Comparison of Dynamic and Steady Viscosity in High-Viscosity Modified Asphalt Binder and Analysis of Its Zero Shear Viscosity Test Methods

Abstract

The purpose of this paper is to compare the dynamic viscosity and steady viscosity characteristics of high-viscosity modified asphalt binder (HVA) and to analyze the applicability of the Cox–Merz rule as well as of the different zero shear viscosity (ZSV) test methods for HVA. To this end, seven kinds of asphalt binders including base asphalt binder, traditional modified asphalt binder with 4.5% styrene-butadiene-styrene (SBS), commercial HVA, and four self-shearing HVAs were prepared.

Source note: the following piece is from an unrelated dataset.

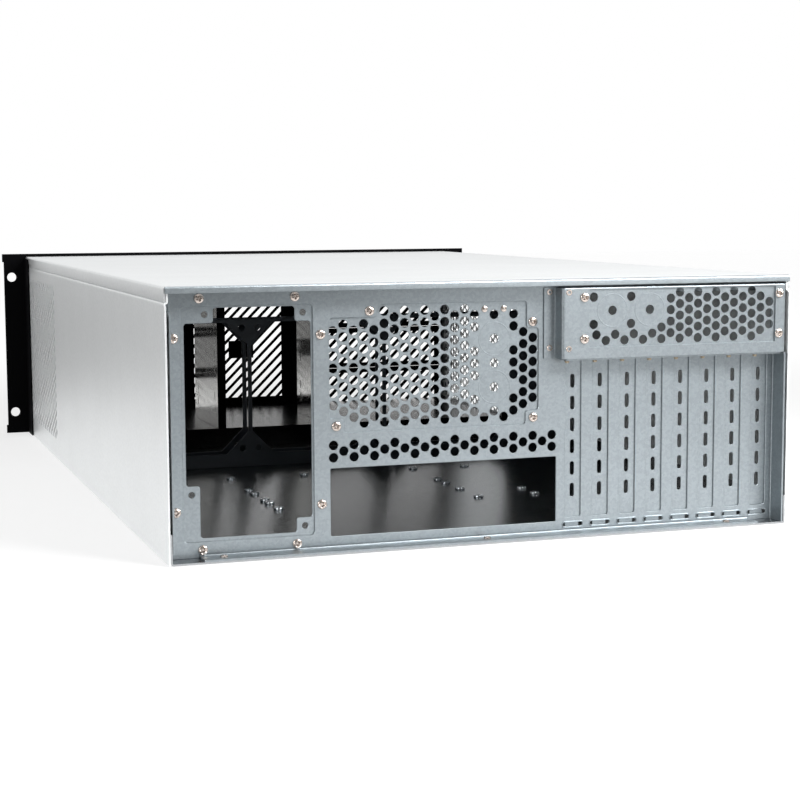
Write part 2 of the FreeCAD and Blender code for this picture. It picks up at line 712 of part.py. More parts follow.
def screw_set(name, places, face):
    """One screw at each place of a set."""
    return group(name + "_set", [panel_screw("%s_%d" % (name, number), across, up, face)
                                 for number, (across, up) in enumerate(places, 1)])


subpart(screw_set("psu_screw", psu_screw_places, "rear_recess"), "psu_plate_screws")
subpart(screw_set("vent_screw", vent_screw_places, "rear_recess"), "vent_plate_screws")
subpart(screw_set("guard_screw", guard_screw_places, GUARD_FACE), "guard_plate_screws")


def upright_screw(name, across, head_radius, shank_radius, shank, under_head):
    """A screw that points down at half the recess's depth, with its head resting on under_head."""
    head = prism(name + "_head", 6, head_radius, "head_height", across, "rear_recess / 2", under_head, "up")
    rod = prism(name + "_shank", 4, shank_radius, shank, across, "rear_recess / 2",
                "%s - %s" % (under_head, shank), "up")
    return fuse(name, head, rod)


foot_screws = [upright_screw("foot_screw_%d" % number, across, "foot_head_radius", "shank_radius", "metal",
                             "2 * metal") for number, across in enumerate(foot_places, 1)]
subpart(group("foot_screw_set", foot_screws), "panel_foot_screws")
slot_screws = [upright_screw("slot_screw_%d" % number, across, "head_radius", "tip_radius",
                             "tip_length", "slot_ledge + metal + thin_metal")
               for number, across in enumerate(slot_screw_places, 1)]
subpart(group("slot_screw_set", slot_screws), "slot_cover_screws")

rivet_places = [(across, up, face)
                for across, face in (("guard_left - guard_foot / 2", "rear_recess - metal"),
                                     ("guard_left + guard_rivet_in", GUARD_FACE))
                for up in (GUARD_LOW + " + guard_rivet_low", GUARD_TOP + " - guard_rivet_high")]
subpart(group("rivet_set", [prism("rivet_%d" % number, 6, "rivet_radius", "rivet_height", across, face, up)
                            for number, (across, up, face) in enumerate(rivet_places, 1)]), "guard_rivets")

# Standoffs: the board's columns and rows, counted from its rear corner
columns = {"first": "board_first", "second": "board_first + board_second", "third": "board_first + board_third",
           "extra": "board_first + board_extra"}
rows = {"rear": "board_rear_row"}
rows.update((row, "board_rear_row + board_step_" + row) for row in ("next", "mid", "far", "low", "front"))
standoff_plan = [("first", "rear"), ("first", "next"), ("first", "mid"), ("first", "far"), ("first", "low"),
                 ("first", "front"), ("extra", "front"), ("second", "rear"), ("second", "mid"), ("second", "far"),
                 ("second", "low"), ("second", "front"), ("third", "rear"), ("third", "next"), ("third", "front")]
standoffs = [prism("standoff_%d" % number, 6, "standoff_radius", "standoff_height", columns[column],
                   rows[row], "metal", "up")
             for number, (column, row) in enumerate(standoff_plan, 1)]
subpart(group("standoff_set", standoffs), "board_standoffs")

# Fan bracket: an open channel of two plates on a web, with a window and gussets for each fan
post_centres = [at.fan_first_post + step * at.fan_pitch for step in (-1, 0, 1, 2)]
fan_left, fan_right = 2 * at.metal, at.case_width - 2 * at.metal
fan_openings = []
for left, right in zip(post_centres, post_centres[1:]):
    low, high = at.fan_rail, at.fan_bracket_top - at.fan_top_rail
    near, far, bevel = left + at.fan_post / 2, right - at.fan_post / 2, at.fan_gusset
    fan_openings.append([(near + bevel, low), (far - bevel, low), (far, low + bevel), (far, high - bevel),
                         (far - bevel, high), (near + bevel, high), (near, high - bevel), (near, low + bevel)])
fan_middle = (at.fan_rail + at.fan_bracket_top - at.fan_top_rail) / 2
for post in post_centres:
    for side in (-1, 1):
        for end in (-1, 1):
            spot = (post + side * at.fan_hole_offset, fan_middle + end * at.fan_hole_spacing / 2)
            fan_openings.append(polygon(spot[0], spot[1], at.fan_hole, int(at.fan_hole_sides)))
fan_outline = rectangle(fan_left, at.metal, fan_right - fan_left, at.fan_bracket_top - at.metal)
fan_plates = [coded("fan_plate_%d" % number, upright(fan_outline, fan_openings, inward, at.metal))
              for number, inward in enumerate((fans, fans + at.fan_depth + at.metal), 1)]
fan_web = block("fan_web_plate", "2 * metal", "case_width - 4 * metal", FANS,
                "fan_depth + 2 * metal", "metal", "metal")
subpart(fuse("fan_channel", fan_web, *fan_plates), "fan_bracket")

# Raised tray: a black sheet folded down to the floor at its rear edge and its sides
tray_top = block("tray_top", "2 * metal", "case_width - 4 * metal", TRAY,
                 "tray_length - metal", "tray_height - metal", "metal")
tray_rear = block("tray_rear", "2 * metal", "case_width - 4 * metal", TRAY, "metal", "metal",
                  "tray_height - metal")
tray_left = block("tray_left", "2 * metal", "metal", TRAY, "tray_length - metal", "metal",
                  "tray_height - metal")
tray_right = block("tray_right", "case_width - 3 * metal", "metal", TRAY,
                   "tray_length - metal", "metal", "tray_height - metal")
subpart(fuse("tray", tray_top, tray_rear, tray_left, tray_right), "cage_tray")


# Drive cage: two ribbed side panels under a roof, on the tray
def cage_side(name, across, turned):
    """One side of the cage, with slotted windows, rails turned inwards and a flange at its rear edge."""
    panel = block(name + "_face", across, "metal", CAGE, "cage_depth", "tray_height",
                  "cage_top - tray_height")
    flange_from = across if turned else "%s + metal - cage_flange" % across
    flange = block(name + "_flange", flange_from, "cage_flange", CAGE, "metal", "tray_height",
                   "cage_top - tray_height")
    rail_from = "%s + metal" % across if turned else "%s - rail_reach" % across
    rails = [block("%s_rail_%d" % (name, number), rail_from, "rail_reach", CAGE + " + metal",
                   "cage_depth - metal", "tray_height + rail_low + %d * rail_pitch" % number, "rail_height")
             for number in range(3)]
    return [panel, flange] + rails


cage_roof = block("cage_roof", "cage_left", "cage_width", CAGE, "cage_depth", "cage_top - metal", "metal")
cage_pieces = cage_side("cage_near", "cage_left", True)
cage_pieces += cage_side("cage_far", "cage_left + cage_width - metal", False)
cage_body = fuse("cage_body", cage_roof, *cage_pieces)
cage_slots = [block("cage_slot_%d_%d" % (number, row), "cage_left - metal", "cage_width + 2 * metal", depth,
                    "cage_slot_width", "tray_height + cage_slot_low + %d * rail_pitch" % row, "cage_slot_height")
              for number, depth in enumerate((CAGE + " + cage_slot_inset",
                                              CAGE + " + cage_depth - cage_slot_inset - cage_slot_width"), 1)
              for row in range(3)]
subpart(cut("cage", cage_body, *cage_slots), "drive_cage")

# Front panel: a plate as wide as the rack, with bays, a grille window and returns along the walls
bay_lefts = [at.bay_inset, at.case_width - at.bay_inset - at.bay_width]
bay_height = at.bay_pitch * at.bay_count
bay_openings = [rectangle(left, at.bay_bottom, at.bay_width, bay_height) for left in bay_lefts]
ear_left, ear_right = -at.ear_width, at.case_width + at.ear_width
front_outline = [
    (ear_left, 0), (ear_right, 0), (ear_right, at.ear_tab), (ear_right - at.ear_step, at.ear_tab),
    (ear_right - at.ear_step, front_height - at.ear_tab), (ear_right, front_height - at.ear_tab),
    (ear_right, front_height), (ear_left, front_height), (ear_left, front_height - at.ear_tab),
    (ear_left + at.ear_step, front_height - at.ear_tab), (ear_left + at.ear_step, at.ear_tab),
    (ear_left, at.ear_tab),
]
grille_height = front_height - at.grille_top_margin - at.grille_bottom
grille_window = rectangle(at.grille_left, at.grille_bottom, at.grille_width, grille_height)
light_spots = [(at.light_across + step * at.light_pitch, button_up) for step in range(int(at.light_count))]
light_holes = [polygon(across, up, at.light_radius + at.shank_gap, 6) for across, up in light_spots]
front_sheet = coded("front_sheet", upright(front_outline, bay_openings + [grille_window] + light_holes,
                                           at.body_depth, at.front_metal))
returns = []
for name, across in (("left", "-metal"), ("right", "case_width")):
    side = block("return_%s" % name, across, "metal", "body_depth - side_return", "side_return", "0",
                 FRONT_HEIGHT + " - side_return_drop")
    bevel = doc.addObject("Part::Chamfer", "return_%s_bevel" % name)
    bevel.Base = side
    doc.recompute()
    edge = [number for number, line in enumerate(side.Shape.Edges, 1)
            if abs(line.CenterOfMass.y - side.Shape.BoundBox.YMax) < 0.01
            and abs(line.CenterOfMass.z - side.Shape.BoundBox.ZMax) < 0.01]
    bevel.Edges = [(number, at.return_chamfer, at.return_chamfer) for number in edge]
    returns.append(bevel)
front_body = fuse("front_body", front_sheet, *returns)
rack_bores = []
for across in ("rack_hole_inset - ear_width", "case_width + ear_width - rack_hole_inset"):
    for up in ("rack_hole_low", FRONT_HEIGHT + " - rack_hole_high"):
        rack_bores.append(cylinder("rack_bore_%d" % (len(rack_bores) + 1), "rack_hole", "3 * front_metal", across,
                                   "body_depth + 2 * front_metal", up))
for name, across, radius in (("power", "power_across", "power_radius"), ("reset", "reset_across", "reset_radius")):
    rack_bores.append(prism(name + "_bore", int(at.button_sides), radius + " + 2 * button_gap", "3 * front_metal",
                            across, "body_depth + 2 * front_metal", BUTTON_UP))
subpart(cut("front", front_body, *rack_bores), "front_panel")


# Bay covers and the centre grille, with slanted slots
def bay_cover(number, left, low):
    width, height = at.bay_width - 2 * at.bay_gap, at.bay_pitch - 2 * at.bay_gap
    left, low, edge = left + at.bay_gap, low + at.bay_gap, at.bay_border
    slots = louvres(left + edge, low + edge, width - 2 * edge, height - 2 * edge, at.bay_louvre_pitch)
    shape = upright(rectangle(left, low, width, height), slots, at.body_depth, at.front_metal)
    return coded("bay_plate_%d" % number, shape)


bay_number = 0
for left in bay_lefts:
    for row in range(int(at.bay_count)):
        bay_number += 1
        subpart(bay_cover(bay_number, left, at.bay_bottom + row * at.bay_pitch), "bay_cover_%d" % bay_number)

boss = (at.grille_boss_across - at.grille_boss / 2, at.grille_boss_up - at.grille_boss_height / 2,
        at.grille_boss, at.grille_boss_height)
grille_slots = louvres(at.grille_left, at.grille_bottom, at.grille_width, grille_height, at.louvre_pitch, boss)
grille_outline = rectangle(at.grille_left - at.grille_edge, at.grille_bottom - at.grille_edge,
                           at.grille_width + 2 * at.grille_edge, grille_height + 2 * at.grille_edge)
subpart(coded("grille", upright(grille_outline, grille_slots, at.body_depth - at.thin_metal, at.thin_metal)),
        "centre_grille")


# Power and reset buttons: a cap through the panel, a rim behind it and a bracket that backs the stems
def button(name, across, radius):
    """A cap that stands proud of the panel, with a rim that stops it and a short stem."""
    front = "body_depth + front_metal + button_stand"
    cap = prism(name + "_cap", int(at.button_sides), radius, "front_metal + button_stand + button_gap", across,
                front, BUTTON_UP)
    collar = prism(name + "_rim", int(at.button_sides), radius + " + button_rim", "button_flange", across,
                   "body_depth - button_gap", BUTTON_UP)
    return fuse(name + "_whole", cap, collar)


subpart(button("power", "power_across", "power_radius"), "power_button")
subpart(button("reset", "reset_across", "reset_radius"), "reset_button")

BRACKET = "(body_depth - 2 * button_gap - button_flange - button_travel)"
SWITCH_LEFT = "(power_across - power_radius - button_rim - switch_margin)"
SWITCH_LOW = "(%s - switch_plate_height / 2)" % BUTTON_UP
switch_face = block("switch_face", SWITCH_LEFT, "switch_plate_width", BRACKET + " - metal", "metal", SWITCH_LOW,
                    "switch_plate_height")
switch_side = block("switch_side", SWITCH_LEFT, "metal", BRACKET, "body_depth - " + BRACKET, SWITCH_LOW,
                    "switch_plate_height")
switch_foot = block("switch_foot_face", SWITCH_LEFT + " - switch_foot", "switch_foot + metal", "body_depth - metal",
                    "metal", SWITCH_LOW, "switch_plate_height")
subpart(fuse("switch_bracket_body", switch_face, switch_side, switch_foot), "switch_bracket")
lights = [prism("light_%d" % (number + 1), 6, "light_radius", "light_length",
                "light_across + %d * light_pitch" % number, "body_depth + front_metal", BUTTON_UP)
          for number in range(int(at.light_count))]
subpart(group("light_set", lights), "status_lights")

doc.recompute()
failed = [thing.Label for thing in doc.Objects if {"Invalid", "Error"} & set(thing.State)]
failed += [thing.Label for thing in subparts if thing.Shape.isNull() or not thing.Shape.isValid()]
if failed:
    raise RuntimeError("these did not build: " + ", ".join(failed))

os.makedirs("parts", exist_ok=True)
for thing in subparts:
    thing.Shape.exportStep(os.path.join("parts", thing.Label + ".step"))
print("%d sub-parts written" % len(subparts))
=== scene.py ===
"""Looks of an empty rackmount server case: its sheet metal, fasteners, finishes, camera and stage.

The CAD frame is loaded first. New pieces take their places from its nodes' boxes, and each stands for the
node that it is made from. Shapes are worked out in millimetres along three distances, and put_into_frame
turns them into the frame's metres:
    across  from the outside of the +X side wall towards the -X side wall
    up      from the floor
    inward  from the rear rim towards the front
"""
import math

import bpy
import numpy as np
from bpy.props import FloatProperty, FloatVectorProperty, IntProperty, PointerProperty
from mathutils import Matrix, Vector
from mathutils.geometry import delaunay_2d_cdt


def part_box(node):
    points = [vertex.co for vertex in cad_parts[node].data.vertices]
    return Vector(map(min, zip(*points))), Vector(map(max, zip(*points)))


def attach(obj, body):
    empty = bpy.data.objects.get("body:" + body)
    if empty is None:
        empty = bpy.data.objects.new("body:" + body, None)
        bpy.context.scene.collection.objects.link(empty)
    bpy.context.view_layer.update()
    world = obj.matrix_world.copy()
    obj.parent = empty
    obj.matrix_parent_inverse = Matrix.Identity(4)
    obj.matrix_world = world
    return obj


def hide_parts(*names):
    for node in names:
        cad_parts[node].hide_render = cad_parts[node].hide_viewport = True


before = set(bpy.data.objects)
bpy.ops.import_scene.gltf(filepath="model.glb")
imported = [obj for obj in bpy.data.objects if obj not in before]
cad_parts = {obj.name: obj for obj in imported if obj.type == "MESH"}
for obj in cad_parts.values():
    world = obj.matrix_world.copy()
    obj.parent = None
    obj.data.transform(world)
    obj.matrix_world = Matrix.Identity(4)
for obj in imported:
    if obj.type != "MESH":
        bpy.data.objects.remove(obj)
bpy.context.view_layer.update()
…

The frequency sweep test and shear rate sweep test were conducted to obtain dynamic viscosity and steady viscosity, and the Cross model, Carreau model, and Carreau–Yasuda model were used to calculate ZSV based on these two types of viscosity. The results show that both the dynamic and steady viscosity tests prove that asphalt binder exhibits shear-thinning and yield stress behavior. Besides, there is a critical shear rate in the shear rate sweep test and the critical shear rate decreases with the increase of modifier content. The empirical Cox–Merz rule has good applicability in the Newtonian plateau region of base asphalt binder, but it is only applicable to a partial shear-thinning range of modified asphalt binder. Noteworthily, it fails when applied to HVA-C. The frequency sweep test is only suitable for determining the ZSV of base asphalt binder but not applicable at all to the modified asphalt binder because there is no Newtonian plateau in the dynamic viscosity, and the fitting results based on model extrapolation have huge errors as well as vary with the number of iterations. However, the shear rate sweep test is suitable for testing ZSV for both base and modified asphalt binders. Furthermore, it should be pointed out that ZSV obtained by model fitting is not a steady viscosity at zero shear rate but a Newtonian viscosity at a low shear rate, so low shear viscosity (LSV) is a more accurate concept.